-- start --
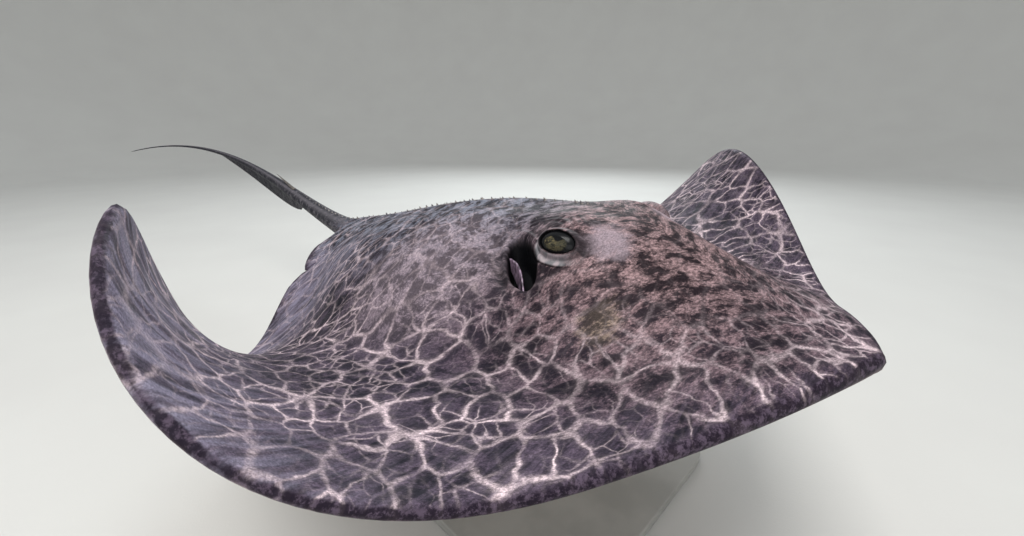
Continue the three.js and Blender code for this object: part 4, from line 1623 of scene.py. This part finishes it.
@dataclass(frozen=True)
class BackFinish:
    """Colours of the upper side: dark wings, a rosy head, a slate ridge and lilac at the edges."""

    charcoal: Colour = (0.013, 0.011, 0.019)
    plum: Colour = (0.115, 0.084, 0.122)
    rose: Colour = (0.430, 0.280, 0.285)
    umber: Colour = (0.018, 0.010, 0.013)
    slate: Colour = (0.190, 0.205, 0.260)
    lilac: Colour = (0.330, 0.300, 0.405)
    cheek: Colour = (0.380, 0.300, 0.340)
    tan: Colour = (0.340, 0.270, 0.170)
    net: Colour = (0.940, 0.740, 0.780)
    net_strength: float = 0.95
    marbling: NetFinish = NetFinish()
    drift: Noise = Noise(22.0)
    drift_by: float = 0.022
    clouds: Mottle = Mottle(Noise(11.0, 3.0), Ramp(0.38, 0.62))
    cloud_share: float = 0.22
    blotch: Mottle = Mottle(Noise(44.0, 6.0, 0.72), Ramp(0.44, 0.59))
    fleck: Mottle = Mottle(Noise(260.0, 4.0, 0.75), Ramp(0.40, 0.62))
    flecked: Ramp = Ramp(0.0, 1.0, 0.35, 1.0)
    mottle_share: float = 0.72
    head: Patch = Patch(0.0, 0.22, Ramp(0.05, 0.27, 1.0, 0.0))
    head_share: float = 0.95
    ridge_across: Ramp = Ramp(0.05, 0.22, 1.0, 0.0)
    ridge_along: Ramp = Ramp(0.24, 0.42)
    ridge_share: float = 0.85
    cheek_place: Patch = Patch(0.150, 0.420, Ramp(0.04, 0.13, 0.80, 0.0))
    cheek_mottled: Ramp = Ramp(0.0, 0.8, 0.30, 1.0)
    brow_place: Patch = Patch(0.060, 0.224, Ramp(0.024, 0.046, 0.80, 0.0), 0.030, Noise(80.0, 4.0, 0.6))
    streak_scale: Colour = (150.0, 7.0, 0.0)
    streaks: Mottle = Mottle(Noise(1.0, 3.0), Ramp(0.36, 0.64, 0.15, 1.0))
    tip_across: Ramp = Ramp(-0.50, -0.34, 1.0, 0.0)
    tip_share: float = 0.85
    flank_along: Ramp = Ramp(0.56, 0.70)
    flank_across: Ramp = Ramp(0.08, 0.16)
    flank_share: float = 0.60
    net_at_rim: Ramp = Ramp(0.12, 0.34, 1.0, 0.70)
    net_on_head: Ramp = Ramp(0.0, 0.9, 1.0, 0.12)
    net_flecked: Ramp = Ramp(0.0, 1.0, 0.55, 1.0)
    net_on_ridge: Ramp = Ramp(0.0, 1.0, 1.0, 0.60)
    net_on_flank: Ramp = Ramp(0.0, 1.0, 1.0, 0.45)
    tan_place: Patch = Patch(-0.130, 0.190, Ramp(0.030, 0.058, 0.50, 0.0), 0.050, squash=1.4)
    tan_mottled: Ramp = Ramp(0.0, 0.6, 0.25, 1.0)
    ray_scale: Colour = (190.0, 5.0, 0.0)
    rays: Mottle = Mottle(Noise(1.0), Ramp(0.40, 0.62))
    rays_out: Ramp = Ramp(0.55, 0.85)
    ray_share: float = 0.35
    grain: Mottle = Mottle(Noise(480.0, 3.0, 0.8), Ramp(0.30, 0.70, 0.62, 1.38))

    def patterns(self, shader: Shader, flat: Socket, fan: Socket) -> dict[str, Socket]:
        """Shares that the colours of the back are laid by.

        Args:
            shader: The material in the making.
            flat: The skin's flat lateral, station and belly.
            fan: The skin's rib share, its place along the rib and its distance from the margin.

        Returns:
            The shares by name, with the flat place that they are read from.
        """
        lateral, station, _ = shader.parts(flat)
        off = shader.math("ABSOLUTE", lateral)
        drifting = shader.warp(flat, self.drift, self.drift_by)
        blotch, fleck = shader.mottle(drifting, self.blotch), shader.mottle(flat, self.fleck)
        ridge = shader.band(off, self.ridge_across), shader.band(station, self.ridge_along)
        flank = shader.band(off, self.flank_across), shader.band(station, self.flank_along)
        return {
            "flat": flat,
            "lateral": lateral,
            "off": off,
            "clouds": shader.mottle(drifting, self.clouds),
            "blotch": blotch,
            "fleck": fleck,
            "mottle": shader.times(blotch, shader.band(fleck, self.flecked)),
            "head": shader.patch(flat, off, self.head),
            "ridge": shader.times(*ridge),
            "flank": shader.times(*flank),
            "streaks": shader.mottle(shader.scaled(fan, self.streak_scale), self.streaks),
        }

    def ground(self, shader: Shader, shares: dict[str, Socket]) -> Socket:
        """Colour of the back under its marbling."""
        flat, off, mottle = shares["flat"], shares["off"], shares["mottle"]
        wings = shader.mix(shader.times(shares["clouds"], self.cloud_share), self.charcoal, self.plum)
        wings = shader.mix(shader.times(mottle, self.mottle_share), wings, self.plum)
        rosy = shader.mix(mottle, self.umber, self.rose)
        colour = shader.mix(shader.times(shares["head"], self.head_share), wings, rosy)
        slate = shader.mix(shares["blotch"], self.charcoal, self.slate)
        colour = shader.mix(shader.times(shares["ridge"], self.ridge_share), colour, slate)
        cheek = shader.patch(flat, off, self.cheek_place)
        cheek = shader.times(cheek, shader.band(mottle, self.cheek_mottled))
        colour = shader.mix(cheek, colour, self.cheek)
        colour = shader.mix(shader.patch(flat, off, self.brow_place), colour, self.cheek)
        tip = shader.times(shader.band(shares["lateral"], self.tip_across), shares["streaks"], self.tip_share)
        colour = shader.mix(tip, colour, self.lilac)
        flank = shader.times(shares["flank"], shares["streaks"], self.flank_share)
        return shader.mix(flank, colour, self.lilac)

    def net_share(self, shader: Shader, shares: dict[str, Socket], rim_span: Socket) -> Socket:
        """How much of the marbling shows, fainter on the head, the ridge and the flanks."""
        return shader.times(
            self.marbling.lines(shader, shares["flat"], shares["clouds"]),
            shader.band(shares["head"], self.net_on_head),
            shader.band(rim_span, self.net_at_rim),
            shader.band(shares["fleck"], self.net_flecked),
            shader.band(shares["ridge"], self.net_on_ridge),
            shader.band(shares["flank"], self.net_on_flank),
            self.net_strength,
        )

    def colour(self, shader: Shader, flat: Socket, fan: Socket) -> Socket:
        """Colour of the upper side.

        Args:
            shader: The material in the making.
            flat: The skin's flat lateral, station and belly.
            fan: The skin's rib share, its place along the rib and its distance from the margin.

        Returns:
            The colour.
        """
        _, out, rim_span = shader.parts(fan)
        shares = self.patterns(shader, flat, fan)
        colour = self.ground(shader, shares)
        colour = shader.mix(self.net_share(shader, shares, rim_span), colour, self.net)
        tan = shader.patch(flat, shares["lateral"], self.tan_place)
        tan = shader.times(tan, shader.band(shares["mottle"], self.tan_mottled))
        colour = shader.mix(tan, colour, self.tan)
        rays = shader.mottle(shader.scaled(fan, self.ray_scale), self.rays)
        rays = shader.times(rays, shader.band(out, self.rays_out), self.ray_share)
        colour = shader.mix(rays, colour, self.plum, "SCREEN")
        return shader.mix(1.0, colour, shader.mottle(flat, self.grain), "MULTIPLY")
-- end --
What you should do >>
Please reproduce exactly the lines above, beginning with the first and ending with the line that contains "upper side: dark", and include nothing outside that range.

Solution to the problem >>
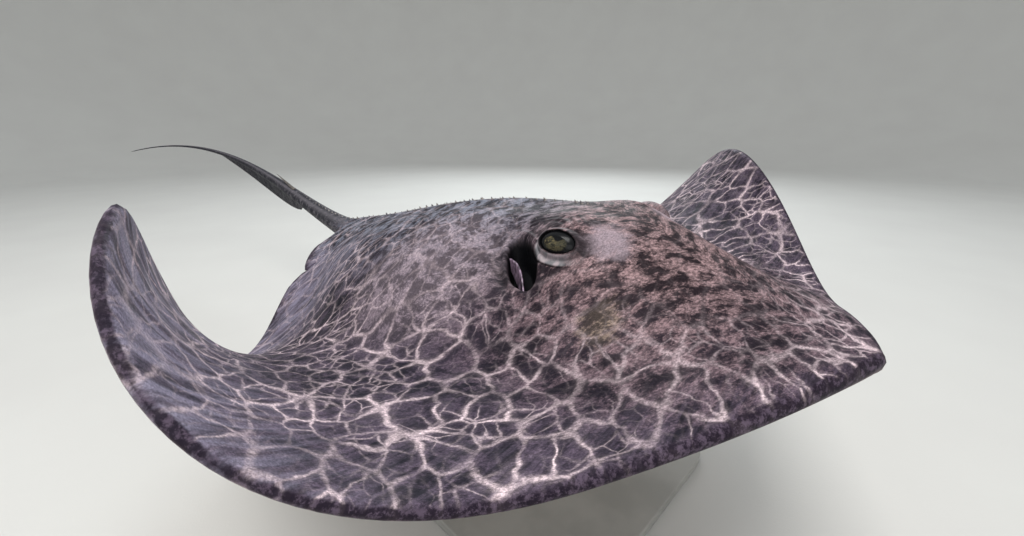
Continue the three.js and Blender code for this object: part 4, from line 1623 of scene.py. This part finishes it.
@dataclass(frozen=True)
class BackFinish:
    """Colours of the upper side: dark wings, a rosy head, a slate ridge and lilac at the edges."""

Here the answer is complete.